#### [Your task]
Look in the material below for the line with "hold the rest." and the line with "cad_parts[node].hide_render = cad_parts[node].hide_viewport", then set down exactly those two lines and all lines between, nothing more.

★ ★ ★ ★ ★

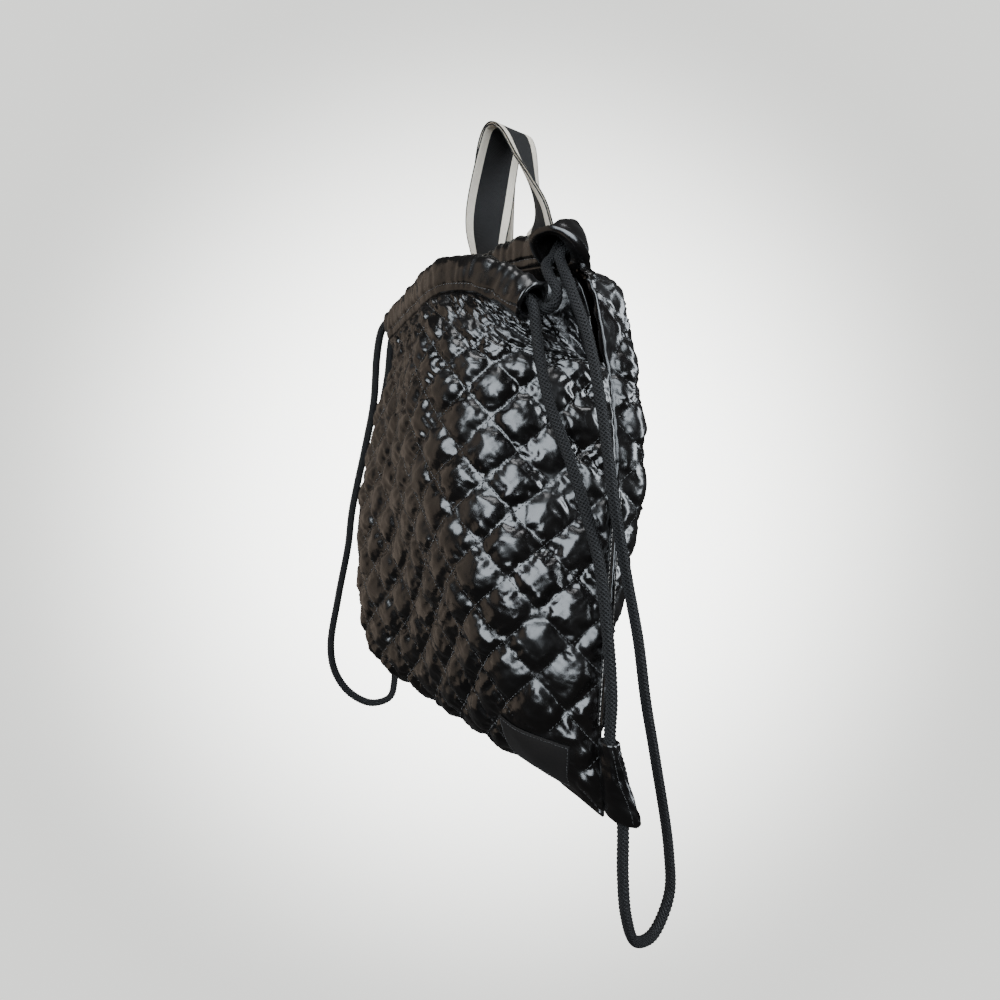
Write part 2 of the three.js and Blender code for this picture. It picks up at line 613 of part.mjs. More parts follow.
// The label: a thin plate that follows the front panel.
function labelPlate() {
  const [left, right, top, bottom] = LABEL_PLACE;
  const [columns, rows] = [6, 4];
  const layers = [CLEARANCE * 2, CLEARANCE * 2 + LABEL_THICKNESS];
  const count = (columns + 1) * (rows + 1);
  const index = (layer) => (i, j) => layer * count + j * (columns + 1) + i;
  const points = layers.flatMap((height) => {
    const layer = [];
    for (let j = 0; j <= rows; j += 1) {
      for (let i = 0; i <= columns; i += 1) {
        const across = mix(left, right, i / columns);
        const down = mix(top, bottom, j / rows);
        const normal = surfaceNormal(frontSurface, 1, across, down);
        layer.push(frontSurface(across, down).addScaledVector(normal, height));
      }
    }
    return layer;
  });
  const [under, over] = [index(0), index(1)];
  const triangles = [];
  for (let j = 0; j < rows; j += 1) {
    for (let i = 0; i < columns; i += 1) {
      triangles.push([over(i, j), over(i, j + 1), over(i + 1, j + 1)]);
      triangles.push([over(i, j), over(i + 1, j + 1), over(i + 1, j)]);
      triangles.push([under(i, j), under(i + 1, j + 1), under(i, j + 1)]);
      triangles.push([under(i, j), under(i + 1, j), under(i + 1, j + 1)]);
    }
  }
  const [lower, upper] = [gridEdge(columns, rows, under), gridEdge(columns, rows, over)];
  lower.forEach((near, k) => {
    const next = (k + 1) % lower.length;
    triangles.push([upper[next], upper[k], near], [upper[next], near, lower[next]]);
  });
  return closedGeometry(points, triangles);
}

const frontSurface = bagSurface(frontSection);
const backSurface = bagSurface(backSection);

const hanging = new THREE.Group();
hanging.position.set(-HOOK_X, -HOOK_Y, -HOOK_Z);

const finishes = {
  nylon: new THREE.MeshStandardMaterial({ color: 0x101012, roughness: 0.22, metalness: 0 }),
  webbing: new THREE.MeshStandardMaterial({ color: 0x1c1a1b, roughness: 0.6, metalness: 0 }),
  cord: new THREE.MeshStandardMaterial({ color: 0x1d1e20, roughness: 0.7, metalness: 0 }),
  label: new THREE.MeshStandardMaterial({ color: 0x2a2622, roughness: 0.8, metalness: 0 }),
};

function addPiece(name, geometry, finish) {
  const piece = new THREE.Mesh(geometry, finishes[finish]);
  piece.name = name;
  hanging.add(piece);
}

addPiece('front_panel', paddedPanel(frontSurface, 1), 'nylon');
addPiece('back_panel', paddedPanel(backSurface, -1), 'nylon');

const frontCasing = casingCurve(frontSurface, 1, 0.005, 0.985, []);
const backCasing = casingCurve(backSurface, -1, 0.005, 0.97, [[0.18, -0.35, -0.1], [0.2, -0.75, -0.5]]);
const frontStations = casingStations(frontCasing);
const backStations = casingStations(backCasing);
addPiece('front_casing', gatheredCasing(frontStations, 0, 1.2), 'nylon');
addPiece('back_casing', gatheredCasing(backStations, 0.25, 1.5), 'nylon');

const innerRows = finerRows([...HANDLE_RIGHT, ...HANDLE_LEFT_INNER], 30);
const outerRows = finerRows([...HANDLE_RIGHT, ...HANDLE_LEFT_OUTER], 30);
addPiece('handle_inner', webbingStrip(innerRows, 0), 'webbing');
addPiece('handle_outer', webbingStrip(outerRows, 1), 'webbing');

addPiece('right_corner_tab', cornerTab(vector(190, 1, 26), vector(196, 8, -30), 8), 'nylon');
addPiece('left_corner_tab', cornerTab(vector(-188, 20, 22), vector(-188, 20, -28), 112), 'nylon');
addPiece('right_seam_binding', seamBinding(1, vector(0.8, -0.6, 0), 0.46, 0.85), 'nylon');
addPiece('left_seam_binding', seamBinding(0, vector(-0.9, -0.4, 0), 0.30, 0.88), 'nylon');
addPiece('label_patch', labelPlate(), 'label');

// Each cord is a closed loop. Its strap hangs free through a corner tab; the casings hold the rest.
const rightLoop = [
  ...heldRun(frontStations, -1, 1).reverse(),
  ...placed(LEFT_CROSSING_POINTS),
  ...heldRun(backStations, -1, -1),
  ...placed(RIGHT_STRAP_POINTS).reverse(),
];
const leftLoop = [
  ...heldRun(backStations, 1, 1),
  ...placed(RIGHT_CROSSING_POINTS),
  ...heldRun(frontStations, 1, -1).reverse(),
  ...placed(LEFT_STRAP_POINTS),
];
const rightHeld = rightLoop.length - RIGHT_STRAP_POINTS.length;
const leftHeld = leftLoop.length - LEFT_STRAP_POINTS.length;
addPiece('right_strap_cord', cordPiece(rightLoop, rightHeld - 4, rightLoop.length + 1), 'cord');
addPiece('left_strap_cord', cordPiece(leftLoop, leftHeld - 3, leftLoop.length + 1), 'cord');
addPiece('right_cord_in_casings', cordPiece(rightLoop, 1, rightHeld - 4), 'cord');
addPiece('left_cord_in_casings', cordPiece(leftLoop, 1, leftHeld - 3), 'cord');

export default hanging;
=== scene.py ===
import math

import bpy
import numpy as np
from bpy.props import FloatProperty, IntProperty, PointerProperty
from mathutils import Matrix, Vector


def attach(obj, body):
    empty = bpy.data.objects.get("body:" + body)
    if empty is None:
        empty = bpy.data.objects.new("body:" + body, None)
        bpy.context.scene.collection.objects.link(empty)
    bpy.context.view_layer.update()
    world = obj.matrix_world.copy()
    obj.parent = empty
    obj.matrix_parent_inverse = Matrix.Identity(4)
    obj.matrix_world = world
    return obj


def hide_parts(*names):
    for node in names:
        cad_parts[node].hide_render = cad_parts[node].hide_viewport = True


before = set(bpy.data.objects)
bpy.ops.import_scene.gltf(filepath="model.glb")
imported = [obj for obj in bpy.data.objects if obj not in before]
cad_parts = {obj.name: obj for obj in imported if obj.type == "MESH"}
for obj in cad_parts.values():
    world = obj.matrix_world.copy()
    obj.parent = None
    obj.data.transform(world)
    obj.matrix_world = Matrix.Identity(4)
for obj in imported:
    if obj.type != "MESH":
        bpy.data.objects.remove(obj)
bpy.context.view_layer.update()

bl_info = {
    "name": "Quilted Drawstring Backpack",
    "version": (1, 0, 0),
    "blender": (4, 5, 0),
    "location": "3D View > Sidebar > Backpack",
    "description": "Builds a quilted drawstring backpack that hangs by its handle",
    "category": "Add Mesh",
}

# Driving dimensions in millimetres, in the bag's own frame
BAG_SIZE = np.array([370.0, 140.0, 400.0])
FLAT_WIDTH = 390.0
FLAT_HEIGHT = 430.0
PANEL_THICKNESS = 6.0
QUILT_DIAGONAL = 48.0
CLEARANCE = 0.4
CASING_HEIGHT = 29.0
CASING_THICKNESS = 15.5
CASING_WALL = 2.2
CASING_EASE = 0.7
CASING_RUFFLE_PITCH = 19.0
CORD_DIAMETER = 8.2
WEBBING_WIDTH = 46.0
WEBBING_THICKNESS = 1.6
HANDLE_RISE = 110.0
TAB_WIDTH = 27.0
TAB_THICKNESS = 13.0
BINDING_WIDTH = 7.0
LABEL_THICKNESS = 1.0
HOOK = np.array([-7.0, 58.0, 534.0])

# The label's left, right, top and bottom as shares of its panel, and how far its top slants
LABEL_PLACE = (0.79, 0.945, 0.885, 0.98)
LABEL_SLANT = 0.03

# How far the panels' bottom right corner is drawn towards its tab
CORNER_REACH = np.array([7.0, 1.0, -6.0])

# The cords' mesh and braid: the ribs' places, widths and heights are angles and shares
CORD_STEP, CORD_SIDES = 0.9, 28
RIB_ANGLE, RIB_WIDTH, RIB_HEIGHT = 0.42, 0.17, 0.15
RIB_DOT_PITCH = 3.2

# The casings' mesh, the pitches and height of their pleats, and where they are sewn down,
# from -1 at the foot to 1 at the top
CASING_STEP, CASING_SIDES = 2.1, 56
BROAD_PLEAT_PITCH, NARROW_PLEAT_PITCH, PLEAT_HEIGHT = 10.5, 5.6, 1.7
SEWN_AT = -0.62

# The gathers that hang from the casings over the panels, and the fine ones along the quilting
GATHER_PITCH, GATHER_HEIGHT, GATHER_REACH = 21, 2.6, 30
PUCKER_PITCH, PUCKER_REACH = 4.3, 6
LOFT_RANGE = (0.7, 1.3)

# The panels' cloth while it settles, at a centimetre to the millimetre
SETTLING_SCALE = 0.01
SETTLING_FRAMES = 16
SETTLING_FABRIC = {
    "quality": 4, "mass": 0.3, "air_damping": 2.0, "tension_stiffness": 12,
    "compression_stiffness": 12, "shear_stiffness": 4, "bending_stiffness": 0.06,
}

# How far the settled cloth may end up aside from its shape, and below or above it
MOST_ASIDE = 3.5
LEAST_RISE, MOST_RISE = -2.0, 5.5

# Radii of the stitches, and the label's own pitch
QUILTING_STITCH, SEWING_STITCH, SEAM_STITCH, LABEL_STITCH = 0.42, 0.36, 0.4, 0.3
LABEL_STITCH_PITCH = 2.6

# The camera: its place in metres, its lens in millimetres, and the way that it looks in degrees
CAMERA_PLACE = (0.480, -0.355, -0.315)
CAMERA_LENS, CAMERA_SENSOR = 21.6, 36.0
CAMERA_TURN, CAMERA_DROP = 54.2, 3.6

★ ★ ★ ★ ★

#### [Result of this exercise]
// Each cord is a closed loop. Its strap hangs free through a corner tab; the casings hold the rest.
const rightLoop = [
  ...heldRun(frontStations, -1, 1).reverse(),
  ...placed(LEFT_CROSSING_POINTS),
  ...heldRun(backStations, -1, -1),
  ...placed(RIGHT_STRAP_POINTS).reverse(),
];
const leftLoop = [
  ...heldRun(backStations, 1, 1),
  ...placed(RIGHT_CROSSING_POINTS),
  ...heldRun(frontStations, 1, -1).reverse(),
  ...placed(LEFT_STRAP_POINTS),
];
const rightHeld = rightLoop.length - RIGHT_STRAP_POINTS.length;
const leftHeld = leftLoop.length - LEFT_STRAP_POINTS.length;
addPiece('right_strap_cord', cordPiece(rightLoop, rightHeld - 4, rightLoop.length + 1), 'cord');
addPiece('left_strap_cord', cordPiece(leftLoop, leftHeld - 3, leftLoop.length + 1), 'cord');
addPiece('right_cord_in_casings', cordPiece(rightLoop, 1, rightHeld - 4), 'cord');
addPiece('left_cord_in_casings', cordPiece(leftLoop, 1, leftHeld - 3), 'cord');

export default hanging;
=== scene.py ===
import math

import bpy
import numpy as np
from bpy.props import FloatProperty, IntProperty, PointerProperty
from mathutils import Matrix, Vector


def attach(obj, body):
    empty = bpy.data.objects.get("body:" + body)
    if empty is None:
        empty = bpy.data.objects.new("body:" + body, None)
        bpy.context.scene.collection.objects.link(empty)
    bpy.context.view_layer.update()
    world = obj.matrix_world.copy()
    obj.parent = empty
    obj.matrix_parent_inverse = Matrix.Identity(4)
    obj.matrix_world = world
    return obj


def hide_parts(*names):
    for node in names:
        cad_parts[node].hide_render = cad_parts[node].hide_viewport = True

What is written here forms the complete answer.